§ WORK TO COMPLETE: Reproduce, word for word, only the lines from the one containing "centre = whole.center()" through the one containing "obj.matrix_world = world", both included.

Collection entries:
· · · · ·
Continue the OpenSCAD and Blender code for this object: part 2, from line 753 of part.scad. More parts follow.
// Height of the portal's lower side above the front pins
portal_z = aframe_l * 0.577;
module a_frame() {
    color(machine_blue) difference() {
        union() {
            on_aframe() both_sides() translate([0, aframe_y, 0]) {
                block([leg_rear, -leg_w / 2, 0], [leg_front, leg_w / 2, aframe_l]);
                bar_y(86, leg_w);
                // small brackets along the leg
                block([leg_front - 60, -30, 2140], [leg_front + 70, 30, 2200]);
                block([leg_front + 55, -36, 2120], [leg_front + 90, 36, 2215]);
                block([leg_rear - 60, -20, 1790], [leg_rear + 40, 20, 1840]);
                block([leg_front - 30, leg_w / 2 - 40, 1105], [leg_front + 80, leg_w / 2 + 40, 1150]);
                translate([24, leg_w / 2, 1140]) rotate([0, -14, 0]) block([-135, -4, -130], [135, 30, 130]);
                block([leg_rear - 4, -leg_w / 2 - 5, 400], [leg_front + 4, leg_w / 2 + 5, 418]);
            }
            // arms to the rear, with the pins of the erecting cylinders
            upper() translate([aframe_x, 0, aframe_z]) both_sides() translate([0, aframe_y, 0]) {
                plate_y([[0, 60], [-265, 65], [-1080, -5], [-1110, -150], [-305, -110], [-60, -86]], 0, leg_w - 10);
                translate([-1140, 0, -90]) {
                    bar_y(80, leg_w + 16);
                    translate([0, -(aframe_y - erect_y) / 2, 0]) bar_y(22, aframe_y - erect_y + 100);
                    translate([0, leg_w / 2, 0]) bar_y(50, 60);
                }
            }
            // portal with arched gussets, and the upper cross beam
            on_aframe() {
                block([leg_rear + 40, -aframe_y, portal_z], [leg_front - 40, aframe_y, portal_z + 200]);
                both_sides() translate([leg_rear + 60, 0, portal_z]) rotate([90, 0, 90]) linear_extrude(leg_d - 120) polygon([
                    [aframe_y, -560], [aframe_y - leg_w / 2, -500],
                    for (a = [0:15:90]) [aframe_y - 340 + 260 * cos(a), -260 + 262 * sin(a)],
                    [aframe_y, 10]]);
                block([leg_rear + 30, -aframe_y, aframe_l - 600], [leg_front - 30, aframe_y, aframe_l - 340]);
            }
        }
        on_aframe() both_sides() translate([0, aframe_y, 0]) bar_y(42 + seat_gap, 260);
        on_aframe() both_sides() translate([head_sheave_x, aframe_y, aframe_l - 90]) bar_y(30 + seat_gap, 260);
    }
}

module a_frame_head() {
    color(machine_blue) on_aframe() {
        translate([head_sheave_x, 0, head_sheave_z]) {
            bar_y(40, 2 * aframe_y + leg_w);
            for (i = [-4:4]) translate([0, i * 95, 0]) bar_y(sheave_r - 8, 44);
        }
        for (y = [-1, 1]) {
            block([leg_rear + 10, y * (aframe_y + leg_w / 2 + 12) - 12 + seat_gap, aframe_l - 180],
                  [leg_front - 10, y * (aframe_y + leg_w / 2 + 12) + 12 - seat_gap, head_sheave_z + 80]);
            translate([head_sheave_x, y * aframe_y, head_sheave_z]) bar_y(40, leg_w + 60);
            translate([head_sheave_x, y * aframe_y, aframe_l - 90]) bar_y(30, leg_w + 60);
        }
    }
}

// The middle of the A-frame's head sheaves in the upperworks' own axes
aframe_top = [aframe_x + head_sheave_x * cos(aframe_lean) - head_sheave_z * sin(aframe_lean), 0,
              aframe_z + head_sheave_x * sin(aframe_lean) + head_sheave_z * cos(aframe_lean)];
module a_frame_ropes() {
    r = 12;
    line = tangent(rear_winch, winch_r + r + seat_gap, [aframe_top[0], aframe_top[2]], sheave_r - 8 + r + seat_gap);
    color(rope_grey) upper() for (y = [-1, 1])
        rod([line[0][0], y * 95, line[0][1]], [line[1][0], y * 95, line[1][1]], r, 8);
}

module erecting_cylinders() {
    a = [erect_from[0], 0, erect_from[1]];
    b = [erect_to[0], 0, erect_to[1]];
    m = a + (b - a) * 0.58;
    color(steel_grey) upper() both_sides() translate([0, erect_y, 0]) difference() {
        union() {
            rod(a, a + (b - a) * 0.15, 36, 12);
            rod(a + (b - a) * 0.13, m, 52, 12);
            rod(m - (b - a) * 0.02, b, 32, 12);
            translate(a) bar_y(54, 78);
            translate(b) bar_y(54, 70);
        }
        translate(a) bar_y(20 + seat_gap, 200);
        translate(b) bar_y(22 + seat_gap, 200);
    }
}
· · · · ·
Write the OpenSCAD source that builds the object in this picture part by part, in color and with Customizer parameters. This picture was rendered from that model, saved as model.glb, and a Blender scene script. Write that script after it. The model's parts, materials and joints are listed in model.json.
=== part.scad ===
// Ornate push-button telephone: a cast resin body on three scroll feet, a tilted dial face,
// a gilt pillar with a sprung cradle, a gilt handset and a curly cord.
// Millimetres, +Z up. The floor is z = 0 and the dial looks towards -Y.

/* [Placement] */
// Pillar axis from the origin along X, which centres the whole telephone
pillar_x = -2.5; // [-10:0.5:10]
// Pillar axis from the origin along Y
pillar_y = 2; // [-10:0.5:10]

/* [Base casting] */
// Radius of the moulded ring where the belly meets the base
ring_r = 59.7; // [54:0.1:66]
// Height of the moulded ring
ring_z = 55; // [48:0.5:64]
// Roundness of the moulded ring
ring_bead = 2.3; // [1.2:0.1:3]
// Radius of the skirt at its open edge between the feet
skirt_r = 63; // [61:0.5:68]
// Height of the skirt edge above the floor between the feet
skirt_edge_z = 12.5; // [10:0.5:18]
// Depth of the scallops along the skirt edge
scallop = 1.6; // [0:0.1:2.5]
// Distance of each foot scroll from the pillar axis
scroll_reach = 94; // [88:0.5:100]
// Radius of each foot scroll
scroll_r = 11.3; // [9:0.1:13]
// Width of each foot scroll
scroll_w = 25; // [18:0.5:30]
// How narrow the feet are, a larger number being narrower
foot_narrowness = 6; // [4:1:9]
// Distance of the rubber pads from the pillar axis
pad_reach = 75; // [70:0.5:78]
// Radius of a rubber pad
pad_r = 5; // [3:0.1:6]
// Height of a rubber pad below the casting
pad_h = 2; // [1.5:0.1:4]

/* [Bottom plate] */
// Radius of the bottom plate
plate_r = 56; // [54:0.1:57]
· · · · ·
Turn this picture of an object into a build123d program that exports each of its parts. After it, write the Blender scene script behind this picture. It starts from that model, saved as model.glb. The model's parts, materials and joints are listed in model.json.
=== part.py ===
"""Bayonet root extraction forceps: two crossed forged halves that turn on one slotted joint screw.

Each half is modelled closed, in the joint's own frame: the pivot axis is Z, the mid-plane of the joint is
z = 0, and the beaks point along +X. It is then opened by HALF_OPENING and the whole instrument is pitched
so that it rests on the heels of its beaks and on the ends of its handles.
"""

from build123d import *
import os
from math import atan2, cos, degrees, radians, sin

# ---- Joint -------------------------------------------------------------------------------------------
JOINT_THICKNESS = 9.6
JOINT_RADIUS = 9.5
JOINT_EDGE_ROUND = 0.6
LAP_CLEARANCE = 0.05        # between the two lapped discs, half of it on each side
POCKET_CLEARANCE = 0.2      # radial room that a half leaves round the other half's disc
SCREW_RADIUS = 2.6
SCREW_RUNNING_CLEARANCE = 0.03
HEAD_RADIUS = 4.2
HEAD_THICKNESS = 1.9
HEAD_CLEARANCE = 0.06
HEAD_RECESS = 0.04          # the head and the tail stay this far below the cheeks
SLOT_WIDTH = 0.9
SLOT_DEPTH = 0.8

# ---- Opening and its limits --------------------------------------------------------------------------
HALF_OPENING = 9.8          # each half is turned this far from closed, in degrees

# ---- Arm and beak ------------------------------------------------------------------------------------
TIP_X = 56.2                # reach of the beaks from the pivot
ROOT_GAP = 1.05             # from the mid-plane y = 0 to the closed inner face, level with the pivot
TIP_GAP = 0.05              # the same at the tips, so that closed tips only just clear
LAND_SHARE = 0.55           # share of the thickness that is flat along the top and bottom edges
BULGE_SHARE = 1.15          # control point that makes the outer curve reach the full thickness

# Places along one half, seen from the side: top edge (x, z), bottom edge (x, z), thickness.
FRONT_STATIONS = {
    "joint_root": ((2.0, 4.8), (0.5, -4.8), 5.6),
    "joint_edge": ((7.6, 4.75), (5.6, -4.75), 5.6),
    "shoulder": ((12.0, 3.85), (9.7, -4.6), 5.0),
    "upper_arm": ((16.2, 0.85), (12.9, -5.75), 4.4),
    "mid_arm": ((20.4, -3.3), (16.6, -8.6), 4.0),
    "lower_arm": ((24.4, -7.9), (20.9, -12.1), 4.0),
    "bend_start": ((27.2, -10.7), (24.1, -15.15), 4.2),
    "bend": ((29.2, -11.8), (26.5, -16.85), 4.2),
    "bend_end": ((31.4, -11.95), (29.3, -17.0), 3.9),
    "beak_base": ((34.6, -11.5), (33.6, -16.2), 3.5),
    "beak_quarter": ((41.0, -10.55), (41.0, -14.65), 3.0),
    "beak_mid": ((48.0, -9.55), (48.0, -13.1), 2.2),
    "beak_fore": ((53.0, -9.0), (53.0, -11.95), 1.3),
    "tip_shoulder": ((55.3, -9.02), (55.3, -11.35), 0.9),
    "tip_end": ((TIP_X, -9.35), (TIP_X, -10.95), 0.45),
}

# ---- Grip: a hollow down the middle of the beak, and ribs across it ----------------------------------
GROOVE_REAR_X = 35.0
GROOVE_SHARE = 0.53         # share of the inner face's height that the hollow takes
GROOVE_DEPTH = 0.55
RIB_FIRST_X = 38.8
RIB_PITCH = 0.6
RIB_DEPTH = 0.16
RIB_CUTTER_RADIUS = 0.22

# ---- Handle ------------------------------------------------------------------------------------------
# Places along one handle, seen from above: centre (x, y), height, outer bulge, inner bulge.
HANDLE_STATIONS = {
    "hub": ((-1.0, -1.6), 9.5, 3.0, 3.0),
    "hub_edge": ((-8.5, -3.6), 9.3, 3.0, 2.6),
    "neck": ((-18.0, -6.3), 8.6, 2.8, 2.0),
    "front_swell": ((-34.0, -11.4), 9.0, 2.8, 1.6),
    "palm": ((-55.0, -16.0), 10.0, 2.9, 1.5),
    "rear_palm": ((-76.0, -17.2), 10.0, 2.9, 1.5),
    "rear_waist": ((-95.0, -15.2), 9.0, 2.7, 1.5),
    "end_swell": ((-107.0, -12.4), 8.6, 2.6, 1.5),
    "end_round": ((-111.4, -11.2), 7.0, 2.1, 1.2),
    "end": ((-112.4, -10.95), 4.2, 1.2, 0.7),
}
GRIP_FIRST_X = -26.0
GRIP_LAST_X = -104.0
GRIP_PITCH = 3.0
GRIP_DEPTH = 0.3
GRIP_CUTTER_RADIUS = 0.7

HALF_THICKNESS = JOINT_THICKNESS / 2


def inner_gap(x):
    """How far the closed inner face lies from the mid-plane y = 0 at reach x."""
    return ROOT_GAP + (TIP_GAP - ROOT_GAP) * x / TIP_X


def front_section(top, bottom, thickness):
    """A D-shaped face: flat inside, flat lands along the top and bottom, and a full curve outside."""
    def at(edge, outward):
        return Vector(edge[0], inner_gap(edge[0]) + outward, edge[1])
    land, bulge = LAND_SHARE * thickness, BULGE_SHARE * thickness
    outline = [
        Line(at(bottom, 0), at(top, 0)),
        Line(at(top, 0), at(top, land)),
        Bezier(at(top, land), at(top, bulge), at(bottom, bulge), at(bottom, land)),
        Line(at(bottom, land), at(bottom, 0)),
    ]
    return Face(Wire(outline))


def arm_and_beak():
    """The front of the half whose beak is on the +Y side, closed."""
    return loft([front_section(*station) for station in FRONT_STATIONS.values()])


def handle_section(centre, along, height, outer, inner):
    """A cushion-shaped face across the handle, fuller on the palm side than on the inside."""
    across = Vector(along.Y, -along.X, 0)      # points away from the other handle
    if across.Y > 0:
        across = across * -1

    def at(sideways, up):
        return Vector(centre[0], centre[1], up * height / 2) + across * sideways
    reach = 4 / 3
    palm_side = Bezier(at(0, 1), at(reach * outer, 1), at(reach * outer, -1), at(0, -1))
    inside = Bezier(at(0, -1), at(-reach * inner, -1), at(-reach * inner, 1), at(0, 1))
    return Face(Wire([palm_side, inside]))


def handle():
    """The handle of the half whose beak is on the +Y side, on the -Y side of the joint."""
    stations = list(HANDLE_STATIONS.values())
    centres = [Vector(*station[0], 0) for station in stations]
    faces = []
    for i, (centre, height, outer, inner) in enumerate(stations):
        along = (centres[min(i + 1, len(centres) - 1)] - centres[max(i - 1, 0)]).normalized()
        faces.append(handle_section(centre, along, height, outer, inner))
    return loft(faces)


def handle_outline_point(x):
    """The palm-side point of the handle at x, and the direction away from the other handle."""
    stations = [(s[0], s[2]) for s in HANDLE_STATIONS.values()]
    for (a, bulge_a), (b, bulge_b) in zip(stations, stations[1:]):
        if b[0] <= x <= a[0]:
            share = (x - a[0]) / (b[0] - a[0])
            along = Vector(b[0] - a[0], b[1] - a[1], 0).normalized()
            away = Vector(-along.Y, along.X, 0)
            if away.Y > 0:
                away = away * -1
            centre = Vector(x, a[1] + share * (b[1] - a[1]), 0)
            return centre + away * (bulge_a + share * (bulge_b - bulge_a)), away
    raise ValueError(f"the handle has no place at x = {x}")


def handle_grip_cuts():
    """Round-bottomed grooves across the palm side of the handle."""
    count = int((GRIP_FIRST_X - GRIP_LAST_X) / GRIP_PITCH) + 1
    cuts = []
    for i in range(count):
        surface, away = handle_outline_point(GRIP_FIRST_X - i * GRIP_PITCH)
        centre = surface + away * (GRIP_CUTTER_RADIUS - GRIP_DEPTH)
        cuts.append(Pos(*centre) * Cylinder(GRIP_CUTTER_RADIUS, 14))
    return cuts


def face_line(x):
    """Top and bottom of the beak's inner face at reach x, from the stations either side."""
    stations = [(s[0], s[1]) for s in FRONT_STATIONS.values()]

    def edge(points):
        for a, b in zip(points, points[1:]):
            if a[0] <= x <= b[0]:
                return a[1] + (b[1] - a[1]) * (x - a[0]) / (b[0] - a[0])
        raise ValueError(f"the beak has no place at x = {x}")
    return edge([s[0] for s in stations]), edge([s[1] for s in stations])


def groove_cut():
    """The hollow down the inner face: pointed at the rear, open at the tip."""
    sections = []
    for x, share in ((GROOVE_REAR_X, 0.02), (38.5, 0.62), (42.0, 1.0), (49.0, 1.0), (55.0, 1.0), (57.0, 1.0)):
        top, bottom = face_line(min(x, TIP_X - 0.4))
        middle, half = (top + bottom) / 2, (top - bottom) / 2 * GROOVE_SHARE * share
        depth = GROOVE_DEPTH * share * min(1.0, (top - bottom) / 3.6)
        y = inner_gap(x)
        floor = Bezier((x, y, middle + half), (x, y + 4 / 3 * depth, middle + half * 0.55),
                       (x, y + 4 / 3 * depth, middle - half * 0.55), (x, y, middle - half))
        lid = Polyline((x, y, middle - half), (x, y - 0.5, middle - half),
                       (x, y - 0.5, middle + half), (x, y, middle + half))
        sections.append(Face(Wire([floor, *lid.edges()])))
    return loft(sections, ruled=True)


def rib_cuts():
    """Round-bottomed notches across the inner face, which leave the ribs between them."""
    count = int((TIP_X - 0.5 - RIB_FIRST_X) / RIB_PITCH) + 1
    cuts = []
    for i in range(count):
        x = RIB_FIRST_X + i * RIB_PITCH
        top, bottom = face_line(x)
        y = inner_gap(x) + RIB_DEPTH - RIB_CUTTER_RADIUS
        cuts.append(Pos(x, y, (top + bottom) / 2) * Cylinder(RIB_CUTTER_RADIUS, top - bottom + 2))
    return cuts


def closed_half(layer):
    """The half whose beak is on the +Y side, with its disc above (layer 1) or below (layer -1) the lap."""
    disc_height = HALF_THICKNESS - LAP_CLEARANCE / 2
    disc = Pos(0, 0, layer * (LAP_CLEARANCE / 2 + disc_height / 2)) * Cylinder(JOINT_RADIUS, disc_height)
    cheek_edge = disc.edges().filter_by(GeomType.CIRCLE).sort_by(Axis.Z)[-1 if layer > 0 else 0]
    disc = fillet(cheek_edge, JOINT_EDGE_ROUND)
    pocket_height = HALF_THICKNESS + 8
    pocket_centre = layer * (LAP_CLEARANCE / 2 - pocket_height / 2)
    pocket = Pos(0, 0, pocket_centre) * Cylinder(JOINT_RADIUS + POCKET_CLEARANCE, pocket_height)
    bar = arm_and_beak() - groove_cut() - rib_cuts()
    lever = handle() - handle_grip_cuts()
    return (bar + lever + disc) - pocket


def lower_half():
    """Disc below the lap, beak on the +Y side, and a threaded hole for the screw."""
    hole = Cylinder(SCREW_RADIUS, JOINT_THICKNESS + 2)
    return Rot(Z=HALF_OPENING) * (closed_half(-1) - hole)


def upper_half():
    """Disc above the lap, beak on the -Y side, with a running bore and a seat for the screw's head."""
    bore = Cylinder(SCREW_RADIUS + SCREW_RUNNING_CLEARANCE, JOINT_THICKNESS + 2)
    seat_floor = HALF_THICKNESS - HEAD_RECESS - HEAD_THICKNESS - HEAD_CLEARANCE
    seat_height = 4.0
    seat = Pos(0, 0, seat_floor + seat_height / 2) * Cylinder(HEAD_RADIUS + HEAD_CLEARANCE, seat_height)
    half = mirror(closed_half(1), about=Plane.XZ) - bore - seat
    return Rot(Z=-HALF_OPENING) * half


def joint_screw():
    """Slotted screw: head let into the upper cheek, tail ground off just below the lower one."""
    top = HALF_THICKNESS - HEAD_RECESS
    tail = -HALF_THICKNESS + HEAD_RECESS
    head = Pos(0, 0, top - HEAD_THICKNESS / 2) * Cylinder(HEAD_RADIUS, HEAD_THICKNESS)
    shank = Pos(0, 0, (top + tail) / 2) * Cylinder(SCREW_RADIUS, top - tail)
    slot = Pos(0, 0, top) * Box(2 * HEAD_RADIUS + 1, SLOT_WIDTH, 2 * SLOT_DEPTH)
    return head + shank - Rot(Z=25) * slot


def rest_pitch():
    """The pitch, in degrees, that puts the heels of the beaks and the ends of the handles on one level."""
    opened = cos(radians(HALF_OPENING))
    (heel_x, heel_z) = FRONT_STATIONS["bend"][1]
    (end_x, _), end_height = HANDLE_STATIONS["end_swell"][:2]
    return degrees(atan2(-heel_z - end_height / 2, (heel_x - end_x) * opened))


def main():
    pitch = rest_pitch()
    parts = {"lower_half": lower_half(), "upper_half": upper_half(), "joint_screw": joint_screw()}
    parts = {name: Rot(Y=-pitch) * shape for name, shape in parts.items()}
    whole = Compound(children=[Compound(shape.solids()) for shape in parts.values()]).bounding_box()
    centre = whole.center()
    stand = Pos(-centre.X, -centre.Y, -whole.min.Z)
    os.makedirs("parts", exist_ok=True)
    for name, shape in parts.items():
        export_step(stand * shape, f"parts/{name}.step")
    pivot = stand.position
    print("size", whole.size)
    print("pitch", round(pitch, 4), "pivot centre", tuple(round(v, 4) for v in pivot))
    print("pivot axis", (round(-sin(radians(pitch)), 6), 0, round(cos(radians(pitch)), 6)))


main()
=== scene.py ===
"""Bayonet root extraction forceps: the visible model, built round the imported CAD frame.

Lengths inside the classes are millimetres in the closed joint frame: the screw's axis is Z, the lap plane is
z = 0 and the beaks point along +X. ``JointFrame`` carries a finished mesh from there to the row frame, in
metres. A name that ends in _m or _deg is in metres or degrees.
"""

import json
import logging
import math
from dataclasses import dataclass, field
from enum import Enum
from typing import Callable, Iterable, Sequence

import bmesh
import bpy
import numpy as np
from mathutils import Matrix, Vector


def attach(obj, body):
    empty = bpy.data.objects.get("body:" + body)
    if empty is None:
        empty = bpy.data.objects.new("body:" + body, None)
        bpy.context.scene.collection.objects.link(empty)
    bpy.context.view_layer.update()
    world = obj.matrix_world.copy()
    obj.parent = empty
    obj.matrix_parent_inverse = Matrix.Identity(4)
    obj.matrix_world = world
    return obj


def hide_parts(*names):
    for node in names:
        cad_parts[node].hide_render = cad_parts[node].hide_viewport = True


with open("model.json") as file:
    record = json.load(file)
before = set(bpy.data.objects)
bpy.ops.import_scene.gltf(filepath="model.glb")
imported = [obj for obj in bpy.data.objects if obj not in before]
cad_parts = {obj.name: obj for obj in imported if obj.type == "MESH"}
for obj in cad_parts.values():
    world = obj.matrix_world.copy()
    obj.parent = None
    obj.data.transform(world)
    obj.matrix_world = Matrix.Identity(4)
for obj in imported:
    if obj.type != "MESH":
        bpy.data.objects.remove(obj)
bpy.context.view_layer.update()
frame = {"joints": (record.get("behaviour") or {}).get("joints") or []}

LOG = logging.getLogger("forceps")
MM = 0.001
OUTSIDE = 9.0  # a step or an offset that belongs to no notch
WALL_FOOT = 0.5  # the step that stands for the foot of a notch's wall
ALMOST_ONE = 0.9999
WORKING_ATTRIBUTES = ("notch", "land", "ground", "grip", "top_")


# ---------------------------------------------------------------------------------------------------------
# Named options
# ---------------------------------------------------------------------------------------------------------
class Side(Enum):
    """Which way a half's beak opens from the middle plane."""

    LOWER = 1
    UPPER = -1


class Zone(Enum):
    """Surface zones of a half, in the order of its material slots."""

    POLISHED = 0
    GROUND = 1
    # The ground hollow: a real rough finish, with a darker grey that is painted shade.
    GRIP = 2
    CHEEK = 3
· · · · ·
§ COMPLETE OUTPUT:
    centre = whole.center()
    stand = Pos(-centre.X, -centre.Y, -whole.min.Z)
    os.makedirs("parts", exist_ok=True)
    for name, shape in parts.items():
        export_step(stand * shape, f"parts/{name}.step")
    pivot = stand.position
    print("size", whole.size)
    print("pitch", round(pitch, 4), "pivot centre", tuple(round(v, 4) for v in pivot))
    print("pivot axis", (round(-sin(radians(pitch)), 6), 0, round(cos(radians(pitch)), 6)))


main()
=== scene.py ===
"""Bayonet root extraction forceps: the visible model, built round the imported CAD frame.

Lengths inside the classes are millimetres in the closed joint frame: the screw's axis is Z, the lap plane is
z = 0 and the beaks point along +X. ``JointFrame`` carries a finished mesh from there to the row frame, in
metres. A name that ends in _m or _deg is in metres or degrees.
"""

import json
import logging
import math
from dataclasses import dataclass, field
from enum import Enum
from typing import Callable, Iterable, Sequence

import bmesh
import bpy
import numpy as np
from mathutils import Matrix, Vector


def attach(obj, body):
    empty = bpy.data.objects.get("body:" + body)
    if empty is None:
        empty = bpy.data.objects.new("body:" + body, None)
        bpy.context.scene.collection.objects.link(empty)
    bpy.context.view_layer.update()
    world = obj.matrix_world.copy()
    obj.parent = empty
    obj.matrix_parent_inverse = Matrix.Identity(4)
    obj.matrix_world = world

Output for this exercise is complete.